--- DATA BLOCK ---
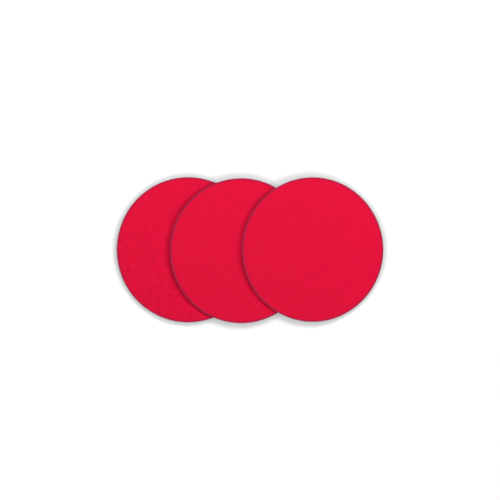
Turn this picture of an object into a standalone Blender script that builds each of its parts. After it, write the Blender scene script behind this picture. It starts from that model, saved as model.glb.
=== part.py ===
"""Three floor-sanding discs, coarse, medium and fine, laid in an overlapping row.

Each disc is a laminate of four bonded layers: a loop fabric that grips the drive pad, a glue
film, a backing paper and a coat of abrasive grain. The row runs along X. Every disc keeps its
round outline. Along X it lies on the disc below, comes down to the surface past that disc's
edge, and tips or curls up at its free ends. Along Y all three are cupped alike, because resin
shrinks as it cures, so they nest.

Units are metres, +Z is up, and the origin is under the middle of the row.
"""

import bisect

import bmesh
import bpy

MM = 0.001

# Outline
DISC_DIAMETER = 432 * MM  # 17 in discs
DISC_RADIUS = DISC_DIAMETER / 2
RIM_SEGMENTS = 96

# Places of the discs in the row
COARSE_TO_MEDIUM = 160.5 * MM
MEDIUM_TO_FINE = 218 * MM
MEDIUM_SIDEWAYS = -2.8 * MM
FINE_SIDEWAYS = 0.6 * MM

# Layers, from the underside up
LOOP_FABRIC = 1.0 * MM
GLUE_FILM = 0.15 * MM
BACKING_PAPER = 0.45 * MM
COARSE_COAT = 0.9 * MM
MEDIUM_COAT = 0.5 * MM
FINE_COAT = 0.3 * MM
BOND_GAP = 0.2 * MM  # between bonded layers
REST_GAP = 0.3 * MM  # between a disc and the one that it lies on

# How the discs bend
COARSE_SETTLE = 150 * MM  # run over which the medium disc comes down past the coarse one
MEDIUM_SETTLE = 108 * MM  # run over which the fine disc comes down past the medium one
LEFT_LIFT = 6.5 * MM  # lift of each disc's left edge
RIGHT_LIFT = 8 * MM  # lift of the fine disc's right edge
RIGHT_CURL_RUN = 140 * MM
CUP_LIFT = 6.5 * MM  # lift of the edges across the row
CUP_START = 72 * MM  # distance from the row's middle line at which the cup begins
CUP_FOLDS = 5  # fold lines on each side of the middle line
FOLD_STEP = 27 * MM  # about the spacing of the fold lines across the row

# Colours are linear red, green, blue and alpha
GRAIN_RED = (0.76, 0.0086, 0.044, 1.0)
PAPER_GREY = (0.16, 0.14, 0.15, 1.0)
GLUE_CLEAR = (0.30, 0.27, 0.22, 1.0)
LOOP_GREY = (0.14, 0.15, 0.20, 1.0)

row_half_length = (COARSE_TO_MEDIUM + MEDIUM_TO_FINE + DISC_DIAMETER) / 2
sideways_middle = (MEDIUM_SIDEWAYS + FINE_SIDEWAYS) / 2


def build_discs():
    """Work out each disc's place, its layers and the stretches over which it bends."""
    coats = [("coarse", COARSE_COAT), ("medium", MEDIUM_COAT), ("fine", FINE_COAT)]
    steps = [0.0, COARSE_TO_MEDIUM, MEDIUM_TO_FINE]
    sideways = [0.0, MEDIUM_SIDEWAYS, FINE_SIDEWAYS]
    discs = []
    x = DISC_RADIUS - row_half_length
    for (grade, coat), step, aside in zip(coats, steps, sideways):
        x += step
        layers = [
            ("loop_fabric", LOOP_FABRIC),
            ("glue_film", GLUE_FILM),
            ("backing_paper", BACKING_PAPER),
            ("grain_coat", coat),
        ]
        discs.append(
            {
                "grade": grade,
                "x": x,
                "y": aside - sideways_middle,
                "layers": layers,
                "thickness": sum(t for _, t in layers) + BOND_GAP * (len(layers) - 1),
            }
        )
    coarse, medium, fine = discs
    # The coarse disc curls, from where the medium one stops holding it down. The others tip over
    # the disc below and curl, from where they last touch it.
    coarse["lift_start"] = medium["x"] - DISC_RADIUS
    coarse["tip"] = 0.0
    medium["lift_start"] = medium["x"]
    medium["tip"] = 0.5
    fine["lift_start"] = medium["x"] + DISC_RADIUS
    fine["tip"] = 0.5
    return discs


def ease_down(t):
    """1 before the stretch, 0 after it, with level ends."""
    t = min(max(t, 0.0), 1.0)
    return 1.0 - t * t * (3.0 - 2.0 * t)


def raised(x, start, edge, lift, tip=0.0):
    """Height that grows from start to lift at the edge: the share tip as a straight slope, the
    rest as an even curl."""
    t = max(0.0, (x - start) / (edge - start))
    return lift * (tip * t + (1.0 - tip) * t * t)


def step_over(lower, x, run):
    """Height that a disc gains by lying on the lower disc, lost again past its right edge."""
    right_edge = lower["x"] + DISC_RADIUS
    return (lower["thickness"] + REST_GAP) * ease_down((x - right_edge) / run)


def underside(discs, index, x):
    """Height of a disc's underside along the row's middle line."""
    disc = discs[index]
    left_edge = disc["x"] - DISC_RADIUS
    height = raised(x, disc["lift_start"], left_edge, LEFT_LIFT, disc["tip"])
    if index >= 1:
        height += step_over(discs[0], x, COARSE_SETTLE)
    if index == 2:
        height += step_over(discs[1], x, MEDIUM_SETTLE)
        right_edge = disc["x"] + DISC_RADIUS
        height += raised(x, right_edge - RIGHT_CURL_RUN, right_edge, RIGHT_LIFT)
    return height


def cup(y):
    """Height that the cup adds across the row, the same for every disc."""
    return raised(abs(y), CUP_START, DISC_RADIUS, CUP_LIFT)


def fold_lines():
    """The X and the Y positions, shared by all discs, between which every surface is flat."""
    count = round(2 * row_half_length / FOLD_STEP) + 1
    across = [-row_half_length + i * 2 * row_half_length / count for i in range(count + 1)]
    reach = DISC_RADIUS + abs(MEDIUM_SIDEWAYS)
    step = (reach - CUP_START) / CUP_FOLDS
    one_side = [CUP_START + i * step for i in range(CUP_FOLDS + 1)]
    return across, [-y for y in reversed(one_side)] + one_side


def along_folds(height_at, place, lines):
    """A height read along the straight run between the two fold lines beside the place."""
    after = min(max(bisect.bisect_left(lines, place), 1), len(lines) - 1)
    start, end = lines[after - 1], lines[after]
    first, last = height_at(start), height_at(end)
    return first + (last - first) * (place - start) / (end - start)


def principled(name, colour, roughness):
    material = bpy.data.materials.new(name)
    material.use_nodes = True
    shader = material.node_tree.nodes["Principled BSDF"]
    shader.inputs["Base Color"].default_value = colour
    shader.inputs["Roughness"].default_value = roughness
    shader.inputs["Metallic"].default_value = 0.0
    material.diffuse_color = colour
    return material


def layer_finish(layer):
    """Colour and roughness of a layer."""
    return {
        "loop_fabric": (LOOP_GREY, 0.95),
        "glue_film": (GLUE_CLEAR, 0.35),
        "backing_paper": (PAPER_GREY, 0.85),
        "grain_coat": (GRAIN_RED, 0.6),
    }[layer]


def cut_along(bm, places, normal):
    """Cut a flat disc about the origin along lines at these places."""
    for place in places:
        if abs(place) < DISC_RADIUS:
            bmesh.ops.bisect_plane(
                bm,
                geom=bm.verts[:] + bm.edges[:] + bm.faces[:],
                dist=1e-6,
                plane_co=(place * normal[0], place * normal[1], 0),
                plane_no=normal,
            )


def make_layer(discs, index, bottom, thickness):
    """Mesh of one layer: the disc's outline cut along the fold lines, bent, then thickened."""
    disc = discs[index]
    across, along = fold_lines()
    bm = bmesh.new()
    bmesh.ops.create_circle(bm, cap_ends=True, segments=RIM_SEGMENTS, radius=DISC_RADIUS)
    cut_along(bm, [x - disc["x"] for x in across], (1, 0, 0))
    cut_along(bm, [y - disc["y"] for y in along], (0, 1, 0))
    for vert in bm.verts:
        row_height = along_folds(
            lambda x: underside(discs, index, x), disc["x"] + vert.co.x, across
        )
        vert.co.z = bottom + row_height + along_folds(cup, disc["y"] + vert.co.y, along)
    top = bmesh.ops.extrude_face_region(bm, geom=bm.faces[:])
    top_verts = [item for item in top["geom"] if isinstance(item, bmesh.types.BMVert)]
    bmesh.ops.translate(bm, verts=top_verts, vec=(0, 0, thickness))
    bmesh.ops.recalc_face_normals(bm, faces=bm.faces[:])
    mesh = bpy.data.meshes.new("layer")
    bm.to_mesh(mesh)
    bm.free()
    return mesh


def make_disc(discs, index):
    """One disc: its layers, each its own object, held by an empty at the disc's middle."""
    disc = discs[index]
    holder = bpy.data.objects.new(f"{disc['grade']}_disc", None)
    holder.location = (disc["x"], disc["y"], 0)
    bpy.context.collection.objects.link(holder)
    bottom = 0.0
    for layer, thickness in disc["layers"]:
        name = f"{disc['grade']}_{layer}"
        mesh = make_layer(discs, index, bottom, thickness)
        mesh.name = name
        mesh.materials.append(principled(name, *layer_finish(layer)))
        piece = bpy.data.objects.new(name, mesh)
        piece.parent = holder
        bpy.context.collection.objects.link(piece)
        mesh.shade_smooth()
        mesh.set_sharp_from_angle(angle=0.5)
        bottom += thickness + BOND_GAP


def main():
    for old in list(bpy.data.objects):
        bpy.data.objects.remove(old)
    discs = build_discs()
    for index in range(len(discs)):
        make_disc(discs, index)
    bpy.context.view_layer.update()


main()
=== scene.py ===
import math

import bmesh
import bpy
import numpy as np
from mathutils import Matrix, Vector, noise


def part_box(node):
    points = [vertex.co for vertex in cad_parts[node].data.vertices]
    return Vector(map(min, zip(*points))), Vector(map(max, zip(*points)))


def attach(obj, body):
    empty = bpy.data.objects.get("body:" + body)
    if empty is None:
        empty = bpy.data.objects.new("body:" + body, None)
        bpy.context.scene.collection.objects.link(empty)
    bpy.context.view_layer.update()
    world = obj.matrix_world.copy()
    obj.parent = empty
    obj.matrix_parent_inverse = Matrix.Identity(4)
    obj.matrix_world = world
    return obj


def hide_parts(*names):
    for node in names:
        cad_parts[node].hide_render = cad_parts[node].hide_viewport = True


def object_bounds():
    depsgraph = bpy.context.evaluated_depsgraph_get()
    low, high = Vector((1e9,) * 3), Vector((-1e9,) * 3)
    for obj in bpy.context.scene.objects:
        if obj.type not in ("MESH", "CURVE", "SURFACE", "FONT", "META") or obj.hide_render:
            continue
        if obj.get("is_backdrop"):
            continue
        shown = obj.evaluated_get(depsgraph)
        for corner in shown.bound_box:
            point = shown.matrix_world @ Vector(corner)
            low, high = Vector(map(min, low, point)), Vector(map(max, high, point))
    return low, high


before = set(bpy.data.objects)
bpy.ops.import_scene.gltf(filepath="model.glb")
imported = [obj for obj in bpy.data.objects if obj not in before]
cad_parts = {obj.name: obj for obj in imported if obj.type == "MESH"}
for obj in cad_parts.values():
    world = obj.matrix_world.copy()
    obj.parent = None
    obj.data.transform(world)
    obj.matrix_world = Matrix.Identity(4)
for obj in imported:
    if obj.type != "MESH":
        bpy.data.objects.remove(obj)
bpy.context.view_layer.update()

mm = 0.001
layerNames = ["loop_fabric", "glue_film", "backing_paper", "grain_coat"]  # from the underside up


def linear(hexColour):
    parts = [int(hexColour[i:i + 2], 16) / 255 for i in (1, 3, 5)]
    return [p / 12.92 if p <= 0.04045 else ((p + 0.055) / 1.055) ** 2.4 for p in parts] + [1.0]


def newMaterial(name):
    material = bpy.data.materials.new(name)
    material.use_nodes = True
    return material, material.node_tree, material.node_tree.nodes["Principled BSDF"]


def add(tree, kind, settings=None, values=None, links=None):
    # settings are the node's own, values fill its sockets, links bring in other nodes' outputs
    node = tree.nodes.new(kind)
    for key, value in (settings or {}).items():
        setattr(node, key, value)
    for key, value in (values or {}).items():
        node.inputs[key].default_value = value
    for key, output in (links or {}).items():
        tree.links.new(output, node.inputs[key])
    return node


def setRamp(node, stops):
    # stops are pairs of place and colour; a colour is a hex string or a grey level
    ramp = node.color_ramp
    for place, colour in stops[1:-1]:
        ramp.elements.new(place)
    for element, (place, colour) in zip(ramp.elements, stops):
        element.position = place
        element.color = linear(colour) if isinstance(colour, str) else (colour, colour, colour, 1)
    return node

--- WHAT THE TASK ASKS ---
Give again only the lines from the one bearing "bpy.context.collection.objects.link(piece)" through the one bearing "zip(*points))), Vector(map(max, zip(*points)))", exactly as they stand.

--- FINISHED EXERCISE ---
        bpy.context.collection.objects.link(piece)
        mesh.shade_smooth()
        mesh.set_sharp_from_angle(angle=0.5)
        bottom += thickness + BOND_GAP


def main():
    for old in list(bpy.data.objects):
        bpy.data.objects.remove(old)
    discs = build_discs()
    for index in range(len(discs)):
        make_disc(discs, index)
    bpy.context.view_layer.update()


main()
=== scene.py ===
import math

import bmesh
import bpy
import numpy as np
from mathutils import Matrix, Vector, noise


def part_box(node):
    points = [vertex.co for vertex in cad_parts[node].data.vertices]
    return Vector(map(min, zip(*points))), Vector(map(max, zip(*points)))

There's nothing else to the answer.